Eventually, a local brewery purchased the building in 1968 by a local brewery, using it as a warehouse. After the brewery went out of business, the building gained a new purpose. Rebuilt in 2000, today it houses two theaters – the Portland Center Stage at The Armory.
VETERANS’ CEMETERY
On the south edge of the city is another memorial of the Spanish-American War. In Portland’s cemetery containing most of the movers and shakers of the city through its history, River View, you can find the Spanish-American War Veterans Memorial. In the middle of a circle of headstones, another tall monument surmounted by a soldier with a rifle stands on guard The soldier looks less like a possible Civil War participant than the one in Lownsdale Square. 165 headstones encircle the monument, graves of former soldiers of the Second Oregon Volunteers. The men buried here are mainly former enlisted men of the regiment. Their commander, Owen Summers, lies in the same cemetery, but a little way away from his men.
SOLDIERS’ ANNEX
Other Portlanders who served in the Spanish-American War, the Philippine War or were involved in the Boxer Relief Expedition are buried in an annex to the Second Oregon group. This part of River View served veterans predating the later construction of a large Veterans Cemetery built up on Mount Scott on the southeast edge of the city today.
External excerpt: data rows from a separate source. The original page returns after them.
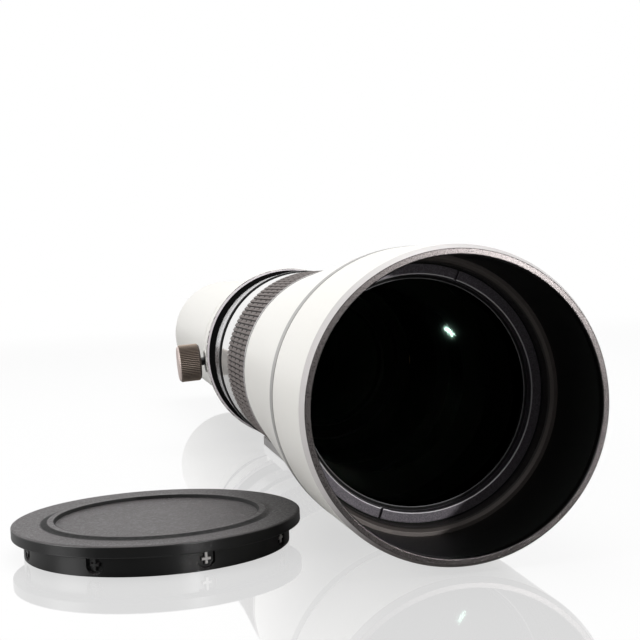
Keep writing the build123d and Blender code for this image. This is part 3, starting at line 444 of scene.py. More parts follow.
turned(
    "glass_retaining_ring",
    fillet(ring_corners, 0.1),
    dark_ring,
    "barrel",
    ["front_retaining_ring"],
    angles=np.concatenate([circle, slot_angles]),
    relief=spanner_slots,
)

# Filter ring in front of the cell. Brown-grey anodised aluminium with a fine 95 mm inside thread and a
# chamfered mouth; it is pressed into the front of the barrel.


def ridges(start, end, near, pitch, depth):
    """Relief of a screw thread: a wave that climbs one pitch in each turn, on the part of a piece within
    a fifth of a millimetre of the radius near. A negative depth cuts an inside thread outwards."""

    def relief(height, radius, angle):
        phase = np.mod((height - start * mm) / (pitch * mm) - angle / math.tau, 1.0)
        wave = np.abs(2 * phase - 1)
        from_end = np.minimum(height - start * mm, end * mm - height)
        on = (np.abs(radius - near * mm) < 0.2 * mm) * np.clip(from_end / (0.5 * mm), 0, 1)
        return height, radius - depth * mm * wave * on

    return relief


def run(start, end, radius, step):
    """Points along a straight run of a profile, close enough for a thread's relief."""
    count = max(2, round(abs(end - start) / step))
    return np.stack([np.linspace(start, end, count), np.full(count, radius)], axis=1) * mm


filter_front, filter_back, filter_outer = ends("filter_ring")
filter_bore = 47.5
filter_mouth = 49.1
filter_seat = filter_front + 1.6
filter_step = 49.5
thread_pitch = 1.0
thread_depth = 0.45
brown = Finish("brown grey anodised", "ring_grey")
brown_grain = brown.grain(0.3, 3.0)
mouth_colour = brown.blend((0.09, 0.078, 0.072), (0.16, 0.14, 0.13), brown_grain)
mouth = brown.off_axis().past(filter_bore + 0.5, filter_bore + 0.65)
brown.shade(
    base_color=brown.blend((0.04, 0.036, 0.034), mouth_colour, mouth),
    metallic=0.4,
    roughness=0.4 + 0.1 * brown_grain,
    normal=brown.bump(brown_grain, 0.01),
)
filter_corners = [
    (filter_back, filter_bore),
    (filter_seat, filter_bore),
    (filter_front, filter_mouth),
    (filter_front, filter_outer),
    (filter_seat + 0.4, filter_outer),
    (filter_seat + 0.4, filter_step),
    (filter_back, filter_step),
]
thread_run = run(filter_back - 0.1, filter_seat + 0.1, filter_bore, 0.08)
filter_profile = np.concatenate([fillet(filter_corners, 0.1)[5:], thread_run])
turned(
    "filter_thread_ring",
    filter_profile,
    brown,
    "barrel",
    ["filter_ring"],
    angles=evenly(360),
    relief=ridges(filter_seat, filter_back, filter_bore, thread_pitch, -thread_depth),
)

# Objective cell behind the ring. Blackened aluminium with a shoulder for the glass; only its front edge
# shows.


def mottled(name, slot, size, detail, first, second, rough, spread, depth, **sockets):
    """A finish that runs between two colours with its grain of size millimetres, which also spreads its
    roughness and dents it by depth millimetres."""
    finish = Finish(name, slot)
    grain = finish.grain(size, detail)
    colour = finish.blend(first, second, grain)
    dents = finish.bump(grain, depth)
    finish.shade(base_color=colour, roughness=rough + spread * grain, normal=dents, **sockets)
    return finish


def dress(finish, *nodes):
    """Gives a finish to solids that are shown as they are."""
    for node in nodes:
        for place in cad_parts[node].material_slots:
            place.material = finish.material


paint_dark = (0.006, 0.007, 0.006)
paint_light = (0.014, 0.015, 0.014)
inner_black = mottled(
    "black inner paint", None, 0.5, 4.0, paint_dark, paint_light, 0.5, 0.2, 0.02, specular_ior_level=0.12
)
dress(inner_black, "front_cell", "light_baffle", "aperture_stop")

# Tapered front barrel. An aluminium tube turned to a long taper and sprayed with warm white enamel, which
# has a faint orange peel and a fine sparkle.
enamel = Finish("warm white enamel", "white_enamel")
peel = enamel.grain(1.6)
sparkle = enamel.grain(0.22, 1.0)
enamel_colour = enamel.blend((0.76, 0.745, 0.705), (0.83, 0.815, 0.775), 0.5 * peel + 0.5 * sparkle)
enamel.shade(
    base_color=enamel.blend(enamel_colour, (0.01,) * 3, enamel.inward()),
    roughness=0.3 + 0.15 * sparkle,
    normal=enamel.bump(peel + 0.35 * sparkle, 0.04),
    specular_ior_level=0.45,
)
_, cell_end, cell_radius = ends("front_cell")
hood_front, trim_end, hood_radius = ends("hood_trim_ring")
focus_front, focus_rear, focus_lip = ends("focus_ring")
spigot_radius = 51.3
taper_end = 46.5
barrel_bore = 44.7
bore_depth = 13.0
barrel_front = filter_front + 2.0
barrel_corners = [
    (barrel_front, cell_radius),
    (barrel_front, spigot_radius),
    (trim_end, spigot_radius),
    (trim_end, hood_radius - 0.2),
    (trim_end + 0.4, hood_radius, 0.5),
    (focus_front - 0.4, taper_end),
    (focus_front - 0.4, barrel_bore),
    (focus_front - bore_depth, barrel_bore),
    (cell_end, cell_radius),
]
turned("tapered_barrel", fillet(barrel_corners, 0.15), enamel, "barrel", ["front_barrel"])

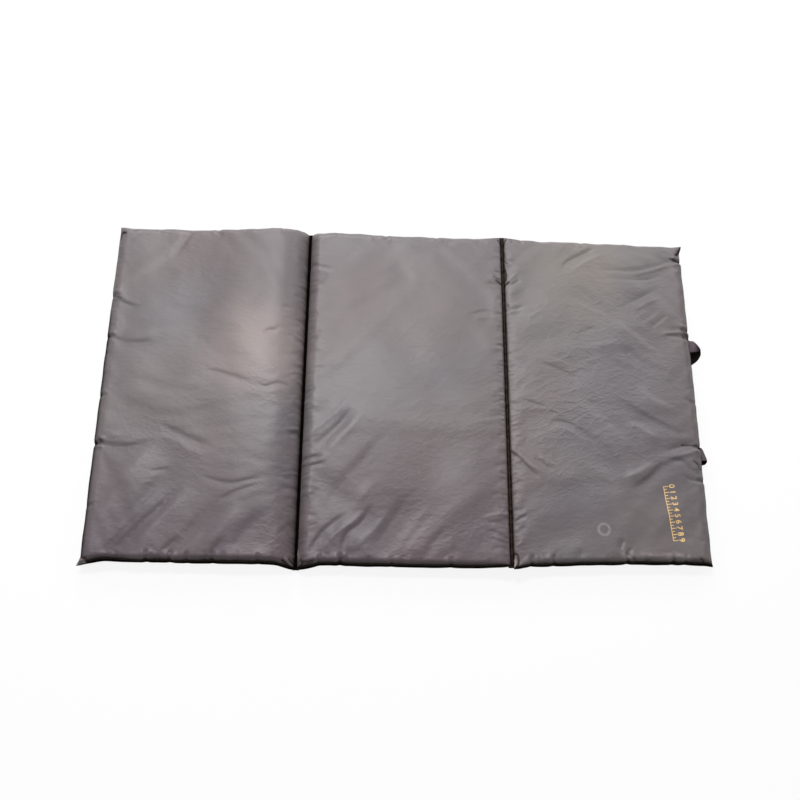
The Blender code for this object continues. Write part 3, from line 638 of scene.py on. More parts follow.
    def hinge_gap(self, x):
        """How far a point is from the nearest hinge side."""
        gaps = [side.distance(x) for side in (self.left, self.right) if not side.free]
        return np.minimum.reduce(gaps)

    def border_distance(self, x, y):
        """How far a point of the plan is inside the nearest row of stitches."""
        sides = np.minimum(self.left.distance(x) - self.left.lip, self.right.distance(x) - self.right.lip)
        return np.minimum(sides, HALF_DEPTH - LIP - np.abs(y))


def joined_lines(first, last):
    """Two groups of close lines with even ones between them."""
    gap = last[0] - first[-1]
    count = max(int(round(gap / NET_STEP)), 2)
    between = [first[-1] + gap * k / count for k in range(1, count)]
    return np.array(list(first) + between + list(last))


POCKETS = {
    "left": Pocket(
        "left",
        Side(SHEETS["left"][0].x + EAR, 1, EDGE_SEAM_Z, True, EDGE_ROLL, UNDER_ROLL),
        Side(SHEETS["left"][1].x + HINGE_OVERHANG, -1, LOW_SEAM_Z, False, SWELL_ROLL, HINGE_UNDER_ROLL),
        SWELL,
    ),
    "centre": Pocket(
        "centre",
        Side(SHEETS["centre"][0].x - HINGE_OVERHANG, 1, LOW_SEAM_Z, False, HINGE_ROLL, HINGE_UNDER_ROLL),
        Side(SHEETS["centre"][1].x + HINGE_OVERHANG, -1, HIGH_SEAM_Z, False, HINGE_ROLL, HINGE_UNDER_ROLL),
    ),
    "right": Pocket(
        "right",
        Side(SHEETS["right"][0].x - HINGE_OVERHANG, 1, HIGH_SEAM_Z, False, HINGE_ROLL, HINGE_UNDER_ROLL),
        Side(SHEETS["right"][1].x - EAR, -1, EDGE_SEAM_Z, True, EDGE_ROLL, HANDLE_UNDER_ROLL),
    ),
}
BODIES = {"left": "left_panel", "centre": "centre_panel", "right": "right_panel"}
SEEDS = {"left": 11, "centre": 23, "right": 37}
# A panel for each web, though nothing here makes the web bend with it, and the seed of its cloth and stitches
HINGES = {"low": ("left_panel", 5), "high": ("right_panel", 8)}


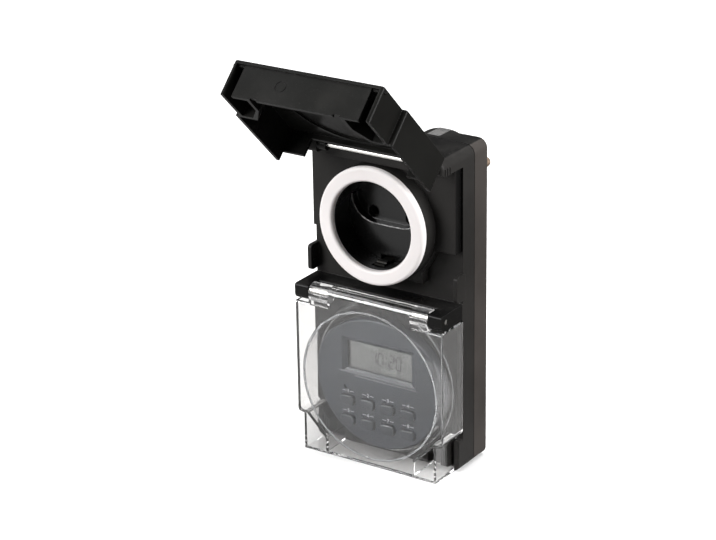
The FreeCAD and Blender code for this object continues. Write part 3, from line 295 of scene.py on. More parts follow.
@dataclass(frozen=True)
class Effect:
    """A shader group that several finishes share, with its named inputs and outputs."""

    name: str
    inputs: tuple[tuple[str, float], ...]
    outputs: tuple[str, ...]
    fill: Callable[[NodeSheet, dict[str, Socket]], dict[str, Socket]]

    def tree(self) -> bpy.types.NodeTree:
        """Gives the group's tree, building it the first time.

        Returns:
            The shader node group.
        """
        if self.name in bpy.data.node_groups:
            return bpy.data.node_groups[self.name]
        tree = bpy.data.node_groups.new(self.name, "ShaderNodeTree")
        for label, value in self.inputs:
            made = tree.interface.new_socket(label, in_out="INPUT", socket_type="NodeSocketFloat")
            made.default_value = value
        for label in self.outputs:
            tree.interface.new_socket(label, in_out="OUTPUT", socket_type="NodeSocketFloat")
        sheet = NodeSheet(tree)
        entry = sheet.add("NodeGroupInput")
        leave = sheet.add("NodeGroupOutput")
        found = self.fill(sheet, {label: entry.outputs[label] for label, _ in self.inputs})
        for label in self.outputs:
            sheet.join(found[label], leave.inputs[label])
        return tree

    def place(self, sheet: NodeSheet, **values: float) -> bpy.types.Node:
        """Puts the group into a material.

        Args:
            sheet: The material's tree.
            values: The group's inputs by name, with _ for a space.

        Returns:
            The group node.
        """
        node = sheet.add("ShaderNodeGroup", node_tree=self.tree())
        for label, value in values.items():
            node.inputs[label.replace("_", " ").capitalize()].default_value = value
        return node


def fill_grain(sheet: NodeSheet, given: dict[str, Socket]) -> dict[str, Socket]:
    """Makes the fine pitted grain of a spark-eroded mould, and the slow drift of its gloss.

    Args:
        sheet: The group's tree.
        given: The group's inputs.

    Returns:
        Its outputs by name.
    """
    where = sheet.own_place()
    fine = sheet.noise(where, given["Grain scale"], detail=2.0)
    pits = sheet.add("ShaderNodeTexVoronoi", feature="SMOOTH_F1")
    sheet.join(where, pits.inputs["Vector"])
    sheet.join(sheet.sum("MULTIPLY", given["Grain scale"], PIT_SCALE), pits.inputs["Scale"])
    height = sheet.sum("ADD", fine, sheet.sum("MULTIPLY", pits.outputs["Distance"], PIT_SHARE))
    drift = sheet.between(sheet.noise(where, given["Drift scale"], detail=4.0), 0.3, 0.7)
    return {"Height": height, "Drift": drift, "Speckle": sheet.between(fine, 0.35, 0.65)}


def fill_wear(sheet: NodeSheet, given: dict[str, Socket]) -> dict[str, Socket]:
    """Finds the edges, by how far a rounded normal leaves the true one: edges that hands and tools rub, which
    the finishes paint paler partly as a painted highlight where edges catch light.

    Args:
        sheet: The group's tree.
        given: The group's inputs.

    Returns:
        Its outputs by name.
    """
    where = sheet.own_place()
    plain = sheet.add("ShaderNodeNewGeometry").outputs["Normal"]
    together = sheet.add("ShaderNodeVectorMath", operation="DOT_PRODUCT")
    sheet.join(sheet.rounded(given["Radius"]), together.inputs[0])
    sheet.join(plain, together.inputs[1])
    edge = sheet.between(together.outputs["Value"], UNWORN_BEND, WORN_BEND)
    patchy = sheet.between(sheet.noise(where, WORN_PATCHES, detail=5.0), 0.38, 0.62, 0.25, 1.0)
    return {"Mask": sheet.sum("MULTIPLY", edge, patchy, limit=True)}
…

“MCKINLEY’S BULLDOG” – ANOTHER OREGONIAN IN THE PHILIPPINES
The last obvious monument to the Spanish-American War in Portland is the mast of the former battleship USS Oregon. Nicknamed “McKinley’s Bulldog”, the battleship built as the third and last of its class of three coastal-protection pre-dreadnought ships for the US Navy in 1896. Naval architecture quickly outdated the coastal-protection ships, even by the time of its completion. Even though quickly overshadowed, the ship served the Navy faithfully – dramatically during the Spanish-American War – until the end of World War One, including service in the Philippines. The ship retired as a museum along the Willamette waterfront in Portland.
END OF A BULLDOG
World War Two emerged onto the scene and the governor, not realizing the ship as totally out of date by 1942 gave the ship to the US Navy for the purpose of re-using the ship. The only purpose the Navy could find, however, was to begin scrapping the historic ship. When the governor heard the Navy was ripping apart the famous ship, he rescinded his offer. Too late by then, however, with much of the ship’s superstructure gone by that time. the main mast recovered, found its way here to the riverfront in Portland. The two post-Span-Am smokestacks hide away in a warehouse for some form of possible future exhibition.
REPURPOSE
A couple of anchor hoists found new life, re-purposed to haul logs at a sawmill. They worked along Opal Creek deep in the forest up in the Oregon Cascades east of Salem. It remains to be seen, if they remain on the ground after a huge fire roared through the area in September 2020.
The main bulk of the Oregon lived on as an ammunition barge during the latter part of World War Two and towed to Guam. The Oregon, now IX-22 a mere hull number, stayed in Guam except for one episode in mid-November 1948. During a typhoon, she broke free of her moorings. She drifted 580 miles to the southeast before being found. Returned to Guam, she remained there until 1956. Her life ended broken up in Japan with the pieces sold for scrap.